## Challenge
Every record must be written out once more, with nothing added or omitted.

## Start Dataset entries

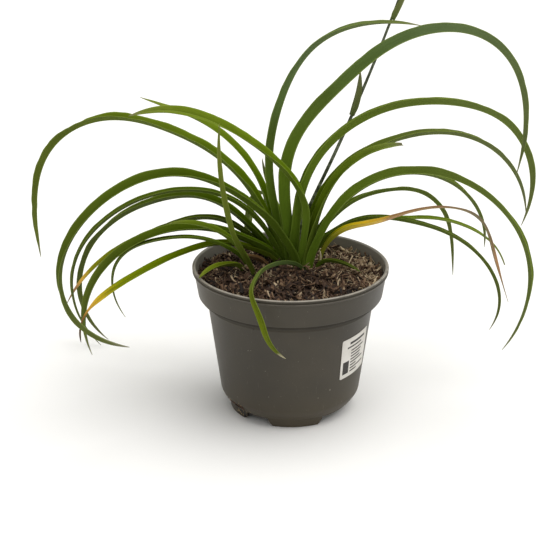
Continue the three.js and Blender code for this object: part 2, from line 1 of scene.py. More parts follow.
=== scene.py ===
# %% [markdown]
# # A potted daylily
# The solid model already has every piece at its real size: the pot with its label, the soil,
# twenty-nine leaves, two dry sheaths, and the flower stalk with its bracts and buds. This script gives
# each of them the surface that the real thing has, and puts the plant in front of a camera.
# All lengths below are in millimetres until a mesh is made, and Blender's own unit is the metre.

import math
import random

import bmesh
import bpy
from mathutils import Matrix, Vector, noise


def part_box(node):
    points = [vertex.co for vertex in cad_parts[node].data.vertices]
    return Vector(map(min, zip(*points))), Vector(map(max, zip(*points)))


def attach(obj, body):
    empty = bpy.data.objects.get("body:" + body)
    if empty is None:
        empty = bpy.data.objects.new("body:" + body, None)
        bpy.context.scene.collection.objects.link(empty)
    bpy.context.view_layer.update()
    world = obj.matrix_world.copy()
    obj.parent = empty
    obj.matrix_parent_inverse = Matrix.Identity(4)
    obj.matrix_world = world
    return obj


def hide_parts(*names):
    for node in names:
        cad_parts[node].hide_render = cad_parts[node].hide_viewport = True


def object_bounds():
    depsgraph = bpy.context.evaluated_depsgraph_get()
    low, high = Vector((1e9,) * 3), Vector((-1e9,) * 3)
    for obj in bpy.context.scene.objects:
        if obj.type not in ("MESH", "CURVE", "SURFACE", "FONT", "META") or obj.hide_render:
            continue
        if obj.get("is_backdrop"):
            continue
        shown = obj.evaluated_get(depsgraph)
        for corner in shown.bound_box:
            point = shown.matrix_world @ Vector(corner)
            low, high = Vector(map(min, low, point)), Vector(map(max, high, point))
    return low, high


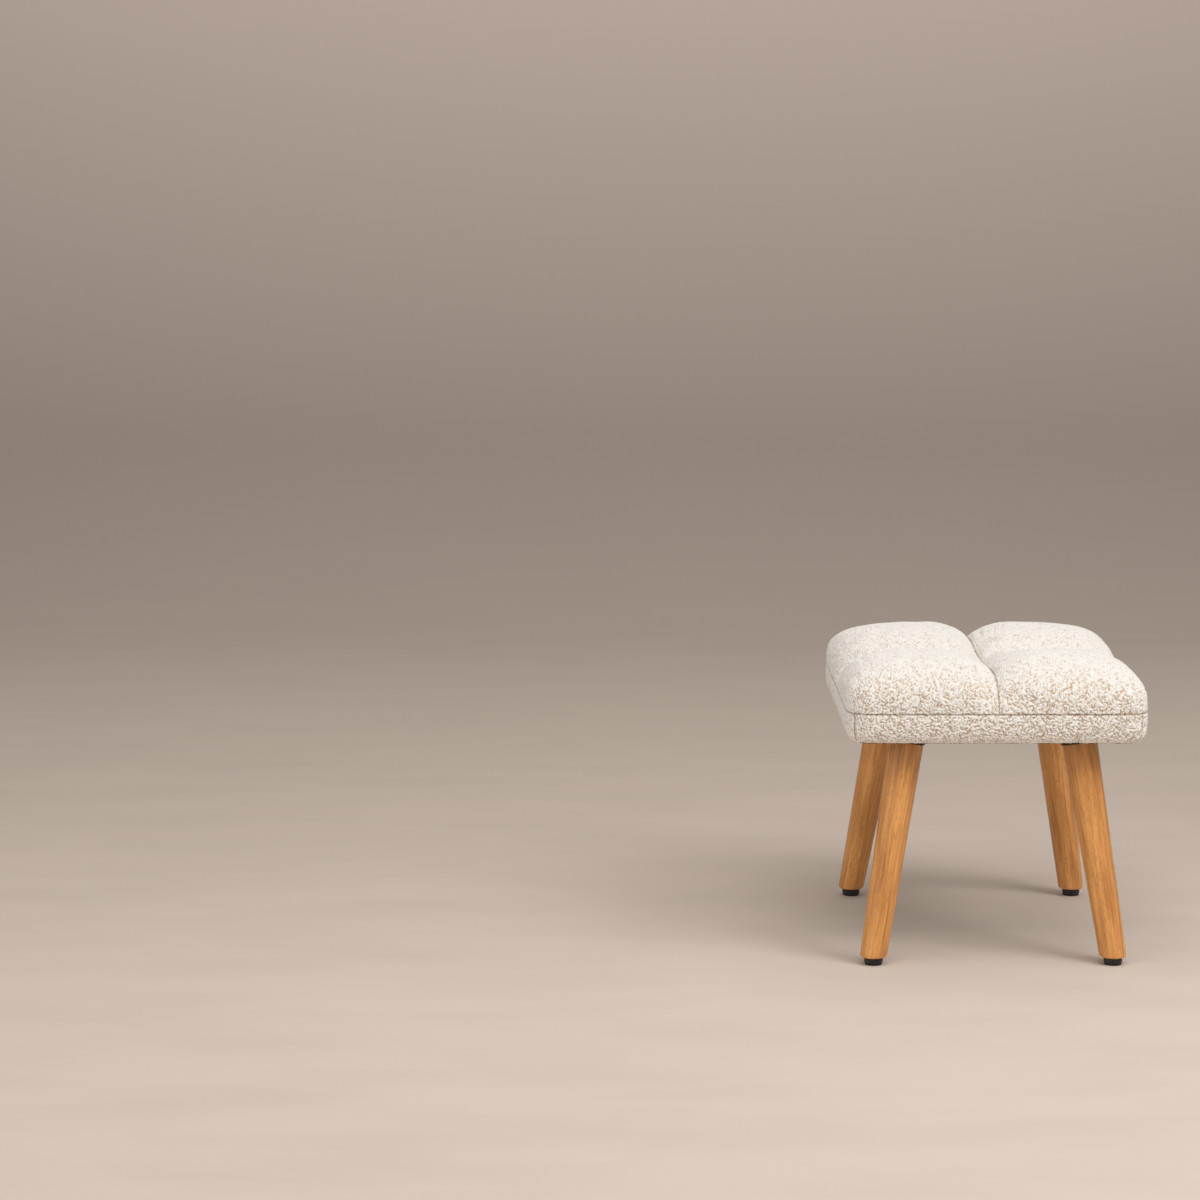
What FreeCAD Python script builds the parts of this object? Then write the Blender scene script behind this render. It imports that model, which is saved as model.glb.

## End Dataset entries

## Solution to the exercise
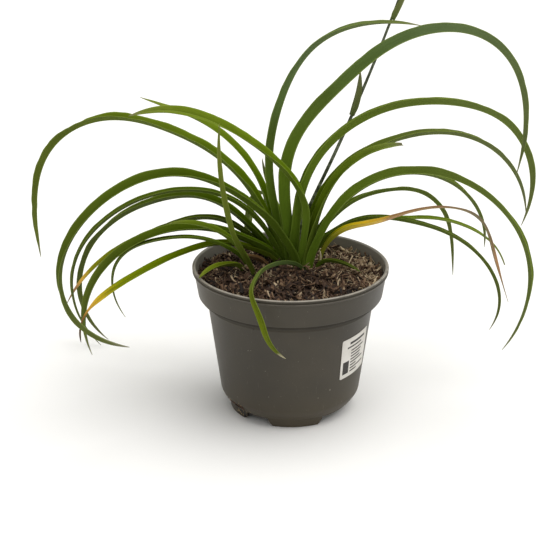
Continue the three.js and Blender code for this object: part 2, from line 1 of scene.py. More parts follow.
=== scene.py ===
# %% [markdown]
# # A potted daylily
# The solid model already has every piece at its real size: the pot with its label, the soil,
# twenty-nine leaves, two dry sheaths, and the flower stalk with its bracts and buds. This script gives
# each of them the surface that the real thing has, and puts the plant in front of a camera.
# All lengths below are in millimetres until a mesh is made, and Blender's own unit is the metre.

import math
import random

import bmesh
import bpy
from mathutils import Matrix, Vector, noise


def part_box(node):
    points = [vertex.co for vertex in cad_parts[node].data.vertices]
    return Vector(map(min, zip(*points))), Vector(map(max, zip(*points)))


def attach(obj, body):
    empty = bpy.data.objects.get("body:" + body)
    if empty is None:
        empty = bpy.data.objects.new("body:" + body, None)
        bpy.context.scene.collection.objects.link(empty)
    bpy.context.view_layer.update()
    world = obj.matrix_world.copy()
    obj.parent = empty
    obj.matrix_parent_inverse = Matrix.Identity(4)
    obj.matrix_world = world
    return obj


def hide_parts(*names):
    for node in names:
        cad_parts[node].hide_render = cad_parts[node].hide_viewport = True


def object_bounds():
    depsgraph = bpy.context.evaluated_depsgraph_get()
    low, high = Vector((1e9,) * 3), Vector((-1e9,) * 3)
    for obj in bpy.context.scene.objects:
        if obj.type not in ("MESH", "CURVE", "SURFACE", "FONT", "META") or obj.hide_render:
            continue
        if obj.get("is_backdrop"):
            continue
        shown = obj.evaluated_get(depsgraph)
        for corner in shown.bound_box:
            point = shown.matrix_world @ Vector(corner)
            low, high = Vector(map(min, low, point)), Vector(map(max, high, point))
    return low, high


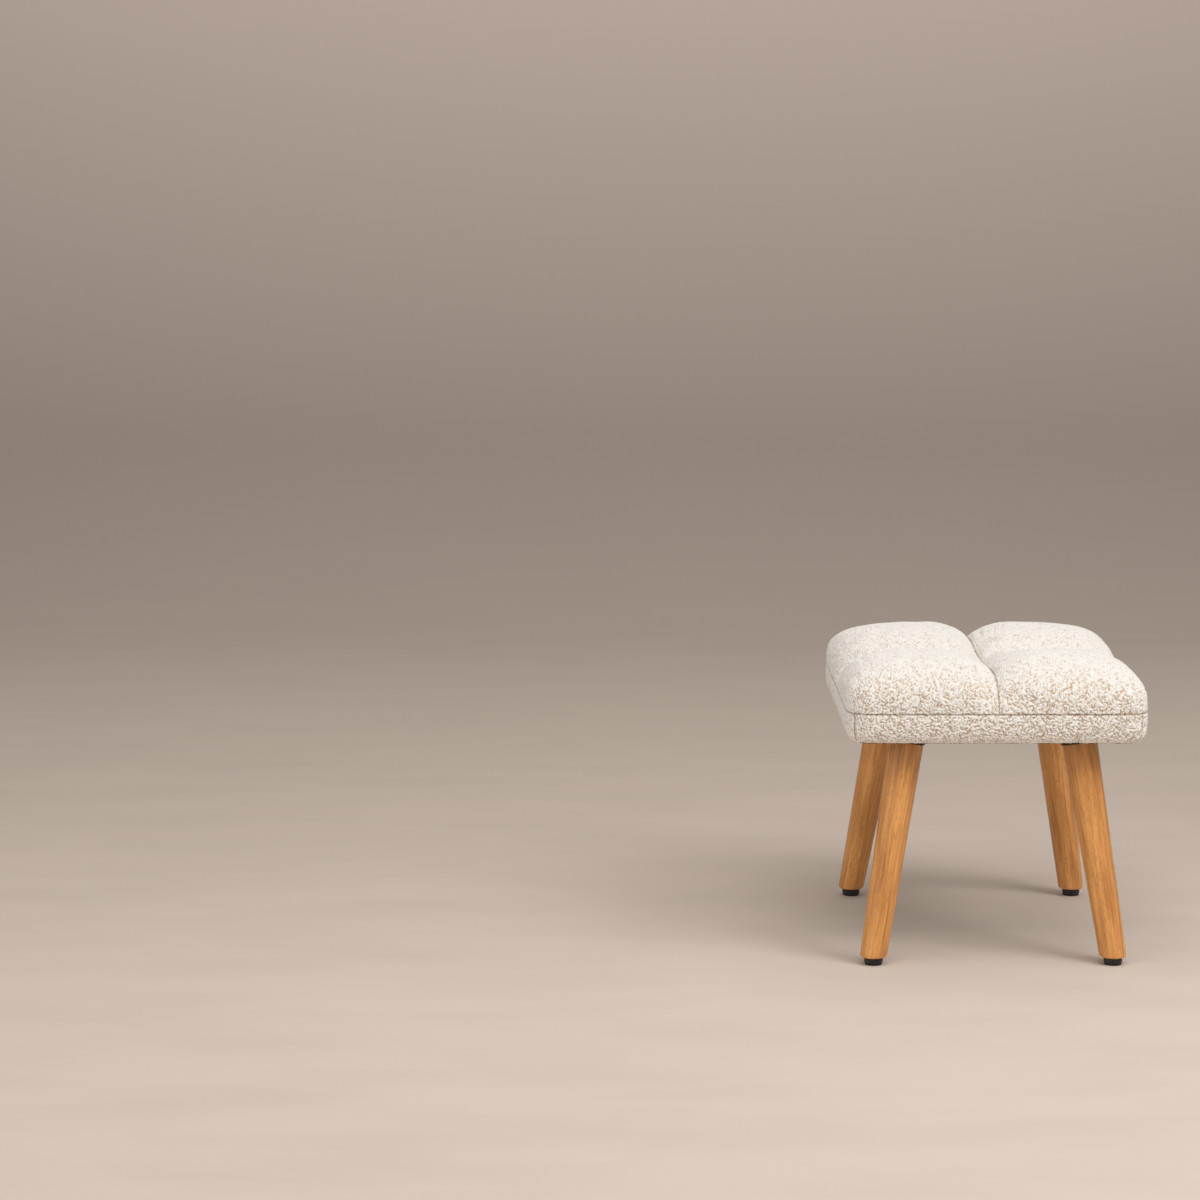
What FreeCAD Python script builds the parts of this object? Then write the Blender scene script behind this render. It imports that model, which is saved as model.glb.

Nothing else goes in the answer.